Curtas Jornadas Noite Adentro, de Thiago B. Mendonça, retrata o dia a dia de seis sambistas paulistanos que sonham ser descobertos na noite. Famille FC, do português André Valentim Almeida, acompanha o dia a dia de clubes de futebol de origem portuguesa nos escalões amadores em França. Os dois trabalhos integraram diferentes secções da programação do 19.º Doclisboa.
“Enquanto houver samba a alegria continua”
Parte da competição internacional do Doclisboa, Curtas Jornadas Noite Adentro traz do Brasil o sonho do samba. Os seis sambistas alternam entre dias em serviços precários e madrugadas à procura de um caminho e futuro no mundo da música.

De forma lenta, o filme acompanha o quotidiano e fala sobre a vida de todos eles.
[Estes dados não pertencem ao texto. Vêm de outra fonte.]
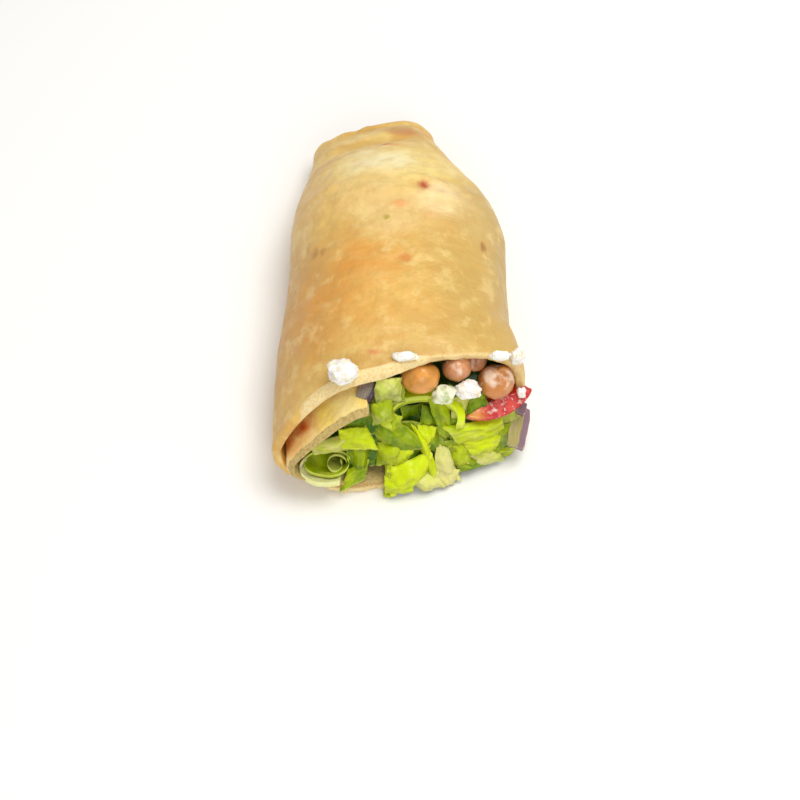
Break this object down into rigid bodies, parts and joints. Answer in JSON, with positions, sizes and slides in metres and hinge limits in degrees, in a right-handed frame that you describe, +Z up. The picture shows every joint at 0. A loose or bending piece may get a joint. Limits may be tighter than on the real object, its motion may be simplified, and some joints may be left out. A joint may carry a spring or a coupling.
{
  "type": "sandwich wrap half",
  "caption": "Half of a rolled flatbread wrap, cut across, with lettuce, chickpeas, cheese crumbs, tomato and red onion showing at the cut.",
  "frame": {"origin": "on the table, under the middle of the whole half wrap", "axes": "+Z up, -Y out of the cut mouth, +Y towards the tucked end, +X to the right seen from the mouth"},
  "size_m": [0.0755, 0.1314, 0.0493],
  "materials": {
    "flatbread": "soft, dry and toasted in patches",
    "lettuce": "moist",
    "chickpea": "moist",
    "cheese": "crumbly",
    "tomato": "wet",
    "onion": "moist"
  },
  "bodies": {
    "root": {"flatbread": "flatbread", "salad": "lettuce", "tomato_slice": "tomato", "chickpea_1": "chickpea", "chickpea_2": "chickpea", "chickpea_3": "chickpea", "chickpea_4": "chickpea", "cheese_crumb_1": "cheese", "cheese_crumb_2": "cheese", "cheese_crumb_3": "cheese", "cheese_crumb_4": "cheese", "cheese_crumb_5": "cheese", "cheese_crumb_6": "cheese", "cheese_crumb_7": "cheese", "onion_slice_1": "onion", "onion_slice_2": "onion", "onion_slice_3": "onion"}
  },
  "joints": []
}
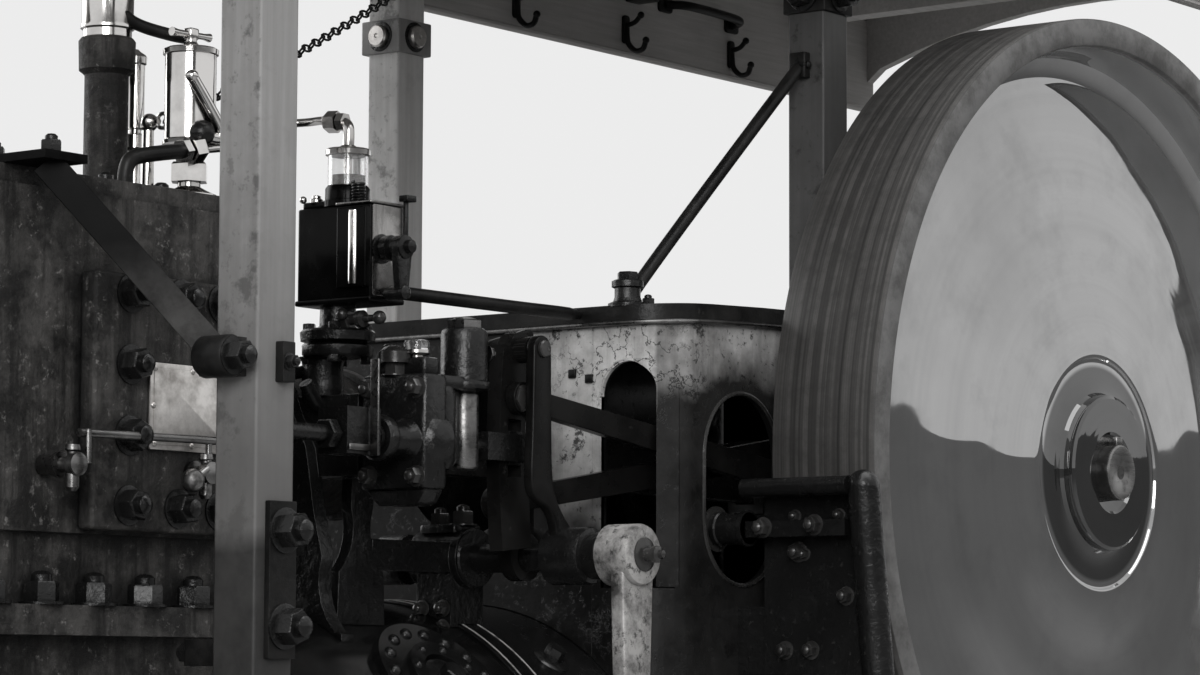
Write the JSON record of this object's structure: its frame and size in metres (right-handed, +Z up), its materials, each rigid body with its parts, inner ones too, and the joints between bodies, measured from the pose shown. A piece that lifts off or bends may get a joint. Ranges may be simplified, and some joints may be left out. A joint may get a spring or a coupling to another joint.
{
  "type": "steam traction engine motion unit",
  "caption": "Engine unit of a steam traction engine: boiler, side plates, cylinder, link valve gear, crankshaft, dished flywheel, posts and canopy.",
  "frame": {"origin": "centre of the hind axle bore, midway between the side plates", "axes": "+X forward along the boiler, +Y left to the flywheel side, +Z up"},
  "size_m": [3.18, 1.118, 2.216],
  "materials": {
    "boiler_black": "gloss black paint on sheet cladding",
    "frame_black": "worn black paint",
    "plate_grey": "pale mottled paint over plate",
    "rough_iron": "rough casting with old paint and soot",
    "bright_steel": "machined and oiled",
    "oily_steel": "greasy, dark",
    "polished_brass": "polished",
    "wheel_black": "mirror gloss black paint, bare rim",
    "post_grey": "pale grey paint, stained",
    "canopy_paint": "painted boards",
    "oiler_black": "enamel black",
    "cup_glass": "clear"
  },
  "bodies": {
    "engine": {"barrel": "boiler_black", "boiler_bands": "boiler_black", "tube_plate": "rough_iron", "firebox": "boiler_black", "foundation_ring": "rough_iron", "grate": "rough_iron", "firehole_ring": "rough_iron", "side_plate_left": "plate_grey", "side_plate_right": "plate_grey", "front_plate": "plate_grey", "top_cover": "frame_black", "crankshaft": "oily_steel", "crank_bearing_left": "rough_iron", "crank_bearing_right": "rough_iron", "second_bearings": "rough_iron", "connecting_rod": "bright_steel", "crosshead": "oily_steel", "trunk_guide": "rough_iron", "motion_bracket": "frame_black", "valve_guide": "frame_black", "guide_column": "frame_black", "valve_rod": "bright_steel", "expansion_link": "bright_steel", "eccentric_rod_upper": "bright_steel", "eccentric_rod_lower": "bright_steel", "lifting_lever": "bright_steel", "weighshaft": "oily_steel", "cylinder_block": "rough_iron", "chest_cover": "rough_iron", "blank_plate": "polished_brass", "safety_valve": "rough_iron", "whistle": "polished_brass", "lubricator": "polished_brass", "oiler": "oiler_black", "oiler_stand": "oily_steel", "oiler_glass": "cup_glass", "post_front_left": "post_grey", "post_front_right": "post_grey", "post_rear_left": "post_grey", "post_rear_right": "post_grey", "post_brackets": "frame_black", "brace_bars": "frame_black", "side_board_left": "canopy_paint", "side_board_right": "canopy_paint", "end_boards": "canopy_paint", "roof_ribs": "canopy_paint", "roof": "canopy_paint", "stay_tube": "frame_black", "hand_tube": "frame_black", "wheel_guard": "frame_black", "washout": "boiler_black", "backhead_fittings": "polished_brass"},
    "flywheel": {"flywheel": "wheel_black"},
    "second_shaft": {"second_shaft": "oily_steel"},
    "door": {"firehole_door": "frame_black"}
  },
  "joints": [
    {"name": "flywheel_turn", "type": "hinge", "parent": "engine", "child": "flywheel", "pos_m": [0.56, 0.47, 0.64], "axis": [0, 1, 0], "continuous": true},
    {"name": "second_shaft_turn", "type": "hinge", "parent": "engine", "child": "second_shaft", "pos_m": [0.26, 0, 0.53], "axis": [0, 1, 0], "continuous": true},
    {"name": "door_swing", "type": "hinge", "parent": "engine", "child": "door", "pos_m": [0.102, 0.197, -0.12], "axis": [0, 0, 1], "range_deg": [-95, 0]}
  ]
}
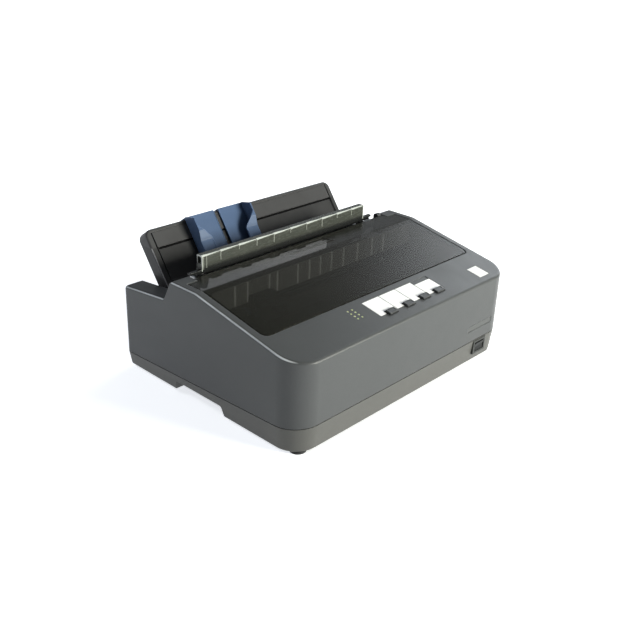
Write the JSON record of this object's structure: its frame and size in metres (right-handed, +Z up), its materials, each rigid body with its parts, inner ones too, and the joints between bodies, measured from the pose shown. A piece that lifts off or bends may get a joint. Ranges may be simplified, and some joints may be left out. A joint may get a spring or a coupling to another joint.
{
  "type": "dot matrix printer",
  "caption": "Desktop narrow-carriage dot matrix printer with hinged smoked cover, paper tension bar, tilting paper guide with edge guides, rear tractors and a working paper feed and carriage.",
  "frame": {"origin": "centre of the outline at the level the rubber feet stand on", "axes": "+Z up, front face with the control panel towards -Y, width along X"},
  "size_m": [0.362, 0.2905, 0.165],
  "materials": {
    "case_upper": "fine moulded grain, dark blue-grey",
    "case_lower": "fine moulded grain, dark warm grey",
    "rubber_black": "matt",
    "steel": "bright zinc plated",
    "ground_steel": "ground and polished",
    "label_white": "satin film",
    "lamp": "clear green tint",
    "badge_grey": "satin",
    "button_grey": "fine grain",
    "board_green": "solder mask",
    "black_plastic": "fine grain",
    "cover_smoke": "smoked translucent, polished",
    "bar_smoke": "smoked translucent, ribbed",
    "guide_grey": "fine grain",
    "guide_blue": "satin slate blue",
    "platen_rubber": "ground",
    "gear_white": "acetal",
    "brass": "turned",
    "ribbon_black": "inked nylon",
    "port_metal": "plated",
    "transformer": "varnished",
    "motor_black": "satin",
    "lever_blue": "satin"
  },
  "bodies": {
    "case": {"lower_case": "case_lower", "upper_case": "case_upper", "rubber_feet": "rubber_black", "assembly_screws": "steel", "panel_label": "label_white", "status_lights": "lamp", "name_badge": "badge_grey", "info_sticker": "label_white", "panel_board": "board_green", "power_switch_body": "black_plastic", "chassis": "steel", "side_frame_left": "steel", "side_frame_right": "steel", "feed_motor": "motor_black", "paper_pan": "black_plastic", "guide_shaft": "ground_steel", "carriage_motor": "motor_black", "timing_belt": "rubber_black", "ribbon_cartridge": "black_plastic", "ribbon": "ribbon_black", "tractor_guide_shaft": "ground_steel", "main_board": "board_green", "power_supply": "transformer", "ac_inlet": "black_plastic", "parallel_port": "port_metal", "serial_port": "port_metal", "usb_port": "port_metal"},
    "cover": {"printer_cover": "cover_smoke"},
    "tension_bar": {"tension_unit": "bar_smoke"},
    "exit_roller": {"tension_roller": "black_plastic"},
    "guide": {"paper_guide": "guide_grey"},
    "left_edge_guide": {"edge_guide_left": "guide_blue"},
    "right_edge_guide": {"edge_guide_right": "guide_blue"},
    "platen": {"platen_roller": "platen_rubber", "platen_shaft": "ground_steel", "platen_knob": "button_grey", "platen_gear": "gear_white"},
    "reduction": {"reduction_gear": "gear_white"},
    "idler": {"tractor_idler_gear": "gear_white"},
    "feed_rotor": {"feed_motor_pinion": "brass"},
    "pressure_roller_shaft": {"pressure_rollers": "rubber_black"},
    "tractor_shaft": {"tractor_drive_shaft": "ground_steel"},
    "left_tractor": {"tractor_left": "black_plastic"},
    "right_tractor": {"tractor_right": "black_plastic"},
    "left_sprocket": {"tractor_sprocket_left": "gear_white"},
    "right_sprocket": {"tractor_sprocket_right": "gear_white"},
    "left_flap": {"tractor_flap_left": "button_grey"},
    "right_flap": {"tractor_flap_right": "button_grey"},
    "release": {"release_lever": "black_plastic"},
    "head_gap": {"thickness_lever": "lever_blue"},
    "carriage_body": {"carriage": "black_plastic", "print_head": "motor_black"},
    "carriage_rotor": {"drive_pulley": "brass"},
    "belt_idler": {"idler_pulley": "gear_white"},
    "ribbon_wheel": {"ribbon_knob": "button_grey"},
    "pause_key": {"pause_button": "button_grey"},
    "tear_off_key": {"tear_off_button": "button_grey"},
    "line_feed_key": {"line_feed_button": "button_grey"},
    "font_key": {"font_button": "button_grey"},
    "switch_rocker": {"power_rocker": "black_plastic"}
  },
  "joints": [
    {"name": "cover_hinge", "type": "hinge", "parent": "case", "child": "cover", "pos_m": [0, 0.02517, 0.1304], "axis": [-1, 0, 0], "range_deg": [0, 80]},
    {"name": "tension_bar_tilt", "type": "hinge", "parent": "case", "child": "tension_bar", "pos_m": [0, 0.04817, 0.117], "axis": [-1, 0, 0], "range_deg": [0, 60]},
    {"name": "exit_roller_spin", "type": "hinge", "parent": "tension_bar", "child": "exit_roller", "pos_m": [0, 0.04367, 0.124], "axis": [1, 0, 0], "continuous": true},
    {"name": "guide_tilt", "type": "hinge", "parent": "case", "child": "guide", "pos_m": [0, 0.09417, 0.099], "axis": [-1, 0, 0], "range_deg": [0, 44]},
    {"name": "left_edge_slide", "type": "slide", "parent": "guide", "child": "left_edge_guide", "axis": [1, 0, 0], "range_m": [-0.05, 0]},
    {"name": "right_edge_slide", "type": "slide", "parent": "guide", "child": "right_edge_guide", "axis": [1, 0, 0], "range_m": [0, 0.14]},
    {"name": "platen_turn", "type": "hinge", "parent": "case", "child": "platen", "pos_m": [0, 0.03417, 0.094], "axis": [1, 0, 0], "continuous": true},
    {"name": "reduction_turn", "type": "hinge", "parent": "case", "child": "reduction", "pos_m": [0, 0.02319, 0.07044], "axis": [1, 0, 0], "continuous": true},
    {"name": "idler_turn", "type": "hinge", "parent": "case", "child": "idler", "pos_m": [0, 0.05424, 0.07995], "axis": [1, 0, 0], "continuous": true},
    {"name": "feed_motor_turn", "type": "hinge", "parent": "case", "child": "feed_rotor", "pos_m": [0, 0.0258, 0.04055], "axis": [1, 0, 0], "continuous": true},
    {"name": "pressure_roller_turn", "type": "hinge", "parent": "case", "child": "pressure_roller_shaft", "pos_m": [0, 0.02747, 0.07558], "axis": [1, 0, 0], "continuous": true},
    {"name": "tractor_shaft_turn", "type": "hinge", "parent": "case", "child": "tractor_shaft", "pos_m": [0, 0.07677, 0.06417], "axis": [1, 0, 0], "continuous": true},
    {"name": "left_tractor_slide", "type": "slide", "parent": "case", "child": "left_tractor", "axis": [1, 0, 0], "range_m": [0, 0.06]},
    {"name": "right_tractor_slide", "type": "slide", "parent": "case", "child": "right_tractor", "axis": [1, 0, 0], "range_m": [-0.085, 0]},
    {"name": "left_sprocket_turn", "type": "hinge", "parent": "left_tractor", "child": "left_sprocket", "pos_m": [-0.112, 0.07677, 0.06417], "axis": [1, 0, 0], "continuous": true},
    {"name": "right_sprocket_turn", "type": "hinge", "parent": "right_tractor", "child": "right_sprocket", "pos_m": [0.112, 0.07677, 0.06417], "axis": [1, 0, 0], "continuous": true},
    {"name": "left_flap_hinge", "type": "hinge", "parent": "left_tractor", "child": "left_flap", "pos_m": [-0.1237, 0.07617, 0.08337], "axis": [0, -1, 0], "range_deg": [0, 100]},
    {"name": "right_flap_hinge", "type": "hinge", "parent": "right_tractor", "child": "right_flap", "pos_m": [0.1237, 0.07617, 0.08337], "axis": [0, 1, 0], "range_deg": [0, 100]},
    {"name": "release_lever_swing", "type": "hinge", "parent": "case", "child": "release", "pos_m": [0.15, 0.06117, 0.088], "axis": [-1, 0, 0], "range_deg": [0, 18]},
    {"name": "head_gap_swing", "type": "hinge", "parent": "case", "child": "head_gap", "pos_m": [-0.14, -0.00383, 0.07], "axis": [-1, 0, 0], "range_deg": [-6, 12]},
    {"name": "carriage_travel", "type": "slide", "parent": "case", "child": "carriage_body", "axis": [1, 0, 0], "range_m": [0, 0.196]},
    {"name": "carriage_motor_turn", "type": "hinge", "parent": "case", "child": "carriage_rotor", "pos_m": [-0.122, -0.02583, 0.07], "axis": [0, 0, 1], "range_deg": [-1520, 5]},
    {"name": "belt_idler_turn", "type": "hinge", "parent": "case", "child": "belt_idler", "pos_m": [0.122, -0.02583, 0.07], "axis": [0, 0, 1], "range_deg": [-1520, 5]},
    {"name": "ribbon_knob_turn", "type": "hinge", "parent": "case", "child": "ribbon_wheel", "pos_m": [-0.104, -0.03983, 0.11], "axis": [0, 0, 1], "continuous": true},
    {"name": "pause_press", "type": "slide", "parent": "case", "child": "pause_key", "axis": [0, 0.1933, -0.9811], "range_m": [0, 0.001], "stiffness_N_per_m": 300, "springref_m": -0.0003},
    {"name": "tear_off_press", "type": "slide", "parent": "case", "child": "tear_off_key", "axis": [0, 0.1933, -0.9811], "range_m": [0, 0.001], "stiffness_N_per_m": 300, "springref_m": -0.0003},
    {"name": "line_feed_press", "type": "slide", "parent": "case", "child": "line_feed_key", "axis": [0, 0.1933, -0.9811], "range_m": [0, 0.001], "stiffness_N_per_m": 300, "springref_m": -0.0003},
    {"name": "font_press", "type": "slide", "parent": "case", "child": "font_key", "axis": [0, 0.1933, -0.9811], "range_m": [0, 0.001], "stiffness_N_per_m": 300, "springref_m": -0.0003},
    {"name": "power_rock", "type": "hinge", "parent": "case", "child": "switch_rocker", "pos_m": [0.1305, -0.14083, 0.0218], "axis": [-1, 0, 0], "range_deg": [0, 12]}
  ],
  "couplings": [
    {"joint": "reduction_turn", "follows": "platen_turn", "ratio": -2.25},
    {"joint": "feed_motor_turn", "follows": "platen_turn", "ratio": 9},
    {"joint": "idler_turn", "follows": "platen_turn", "ratio": -2.7692},
    {"joint": "tractor_shaft_turn", "follows": "platen_turn", "ratio": 0.85714},
    {"joint": "left_sprocket_turn", "follows": "platen_turn", "ratio": 0.85714},
    {"joint": "right_sprocket_turn", "follows": "platen_turn", "ratio": 0.85714},
    {"joint": "pressure_roller_turn", "follows": "platen_turn", "ratio": -2.5455},
    {"joint": "carriage_motor_turn", "follows": "carriage_travel", "rad_per_m": -133.33},
    {"joint": "belt_idler_turn", "follows": "carriage_travel", "rad_per_m": -133.33}
  ]
}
As horas de sono são poucas, saem de um dia de trabalho para seguir uma noite à procura do sonho que, pelo menos nos 100 minutos de longa-metragem, estão muito longe de alcançar.
Curtas Jornadas Noite Adentro é sobre a pobreza, a precariedade e como a música alimenta uma espécie de sonho numa vida melhor e que não faz deles “vagabundos”, tal como pensam a família e os amigos, mas sim pessoas alegres, espontâneas e com força de vontade para chegar ao dia em que vão poder fazer aquilo que mais gostam.
Ao longo da trama são sinalizados também alguns momentos de preconceito evidente. A cantora do grupo, a única pertencente a uma classe mais alta, encontra-se sempre aparte do grupo, que lida várias vezes com concertos encurtados em melhores salas do que os botecos que frequentam e onde sempre acabam por se refugiar e só aí serem felizes.
“O futebol ajudou os migrantes a adaptarem-se a um ambiente urbano e à sociedade moderna francesa”
André Valentim Almeida inspirou-se no artigo de investigação Os futebolistas invisíveis: os portugueses em França e o futebol, de Victor Pereira, para concretização deste projeto. Segundo o artigo, “em 2009 existiam pelo menos 205 clubes de futebol portugueses em França”, o que levou o realizador e José Vieira a partir numa viagem para descobrir como “o futebol ajudou os migrantes a adaptarem-se a um ambiente urbano e à sociedade moderna francesa”.
Transparece em Famille FC a importância do desporto associativo para os emigrantes portugueses, sendo também muito importante na “ligação entre pais e filhos”. É o ele que os consegue ligar a Portugal, país no qual já não nasceram e onde vão poucas vezes, transformando essa paixão numa “transmissão de uma identidade”.
Nada é fácil para estes portugueses à procura de uma segunda oportunidade. Estamos novamente perante uma fuga depois de um dia de trabalho, sendo muitas vezes o que lhes permite ter força para continuar e ter um objetivo para cumprir.
O filme acompanha também a seleção nacional ao longo da trajetória no Campeonato Europeu de Futebol em que se sagrou campeã frente à França. A importância da vitória para aquelas pessoas transpõe-se para lá do ecrã. Essa vitória é capturada num momento muito particular do trabalho, com a utilização um plano estático de alguns segundos da primeira capa de um jornal francês, hoje emoldurada nas paredes de uma das associações, com o título “não era o nosso dia”.

Famille FC, que não foi o primeiro filme de André Valentim Almeida no Doclisboa, enquadra quase sempre em planos estáticos a vida de todos aqueles que persistem na importância dos clubes associativos para a união e força da comunidade de emigrantes, bem como no medo que têm de não terem ninguém que lhes siga o caminho. Em 2009 o realizador estreou no festival o filme From New York with Love e apresentou Dia 32 no IndieLisboa em 2017.
Nenhum dos dois projetos figura nos vencedores da 19ª edição do Doclisboa. No entanto, não deixam de ser importantes referências na programação deste ano.